What to work on ::
Your answer should be a single number: the count of lines holding the word "FreeCAD".
★ ★ ★
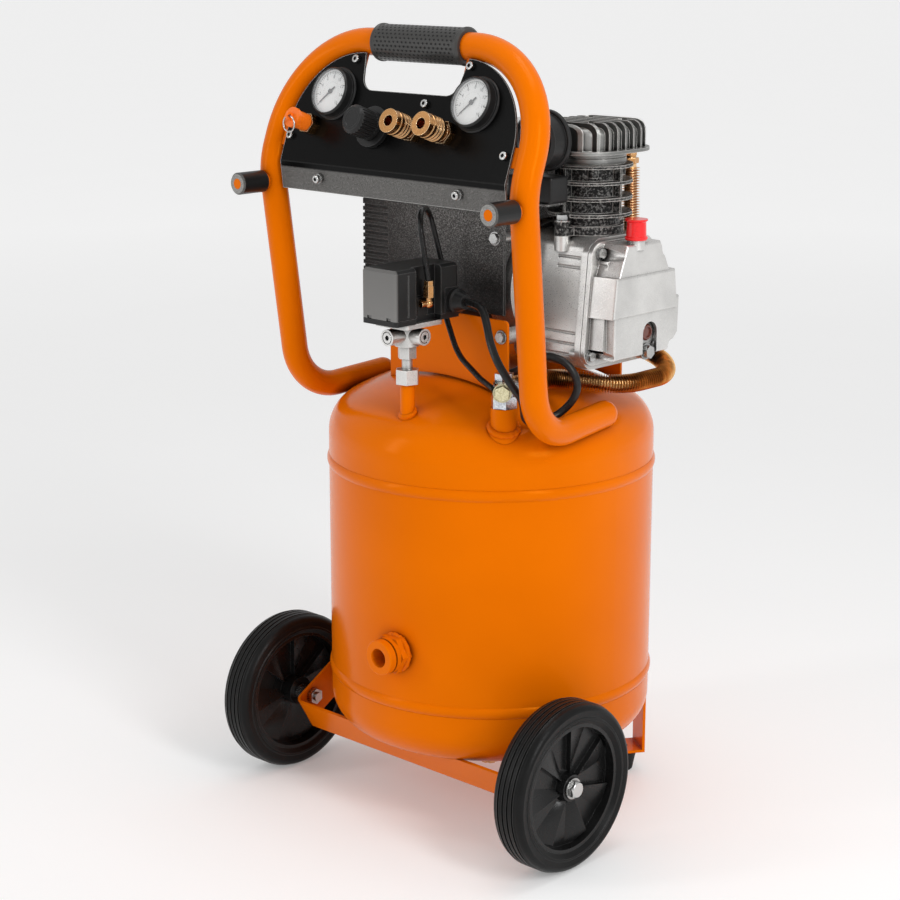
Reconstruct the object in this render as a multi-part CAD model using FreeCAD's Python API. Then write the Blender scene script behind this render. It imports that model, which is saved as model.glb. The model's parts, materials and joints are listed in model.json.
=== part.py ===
"""Upright direct-drive piston air compressor on two wheels.

Millimetres, +Z up, origin on the floor in the middle of the machine's footprint.
The panel and handle face -Y, the pump's crankcase cover faces +X.
Everything is modelled about the tank's axis and moved by TANK_Y when it is written.
"""
import FreeCAD, Part
import math
import os
from FreeCAD import Placement, Rotation, Vector

# ---------------------------------------------------------------- general fits
SEAT_GAP = 0.05          # round pieces pushed together and fixed
RUNNING_GAP = 0.08       # shafts and pins that turn or slide in a bore
MOVING_GAP = 0.4         # between faces that pass one another
PAD_GAP = 0.3            # a soft piece and what it lies against

# ---------------------------------------------------------------- tank
TANK_DIAMETER = 350.0
TANK_WALL = 3.0
SHELL_LENGTH = 232.0     # between the two seams
TOP_SKIRT = 30.0         # straight part of the top head
TOP_CROWN = 75.0         # height of its dome
TOP_KNUCKLE = 42.0       # radius where dome meets skirt
BOTTOM_SKIRT = 29.0
BOTTOM_CROWN = 61.0
BOTTOM_KNUCKLE = 34.0
GROUND_CLEARANCE = 56.0
BEAD_HEIGHT = 12.0       # raised band at each seam
BEAD_PROUD = 2.2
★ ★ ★
The answer ::
3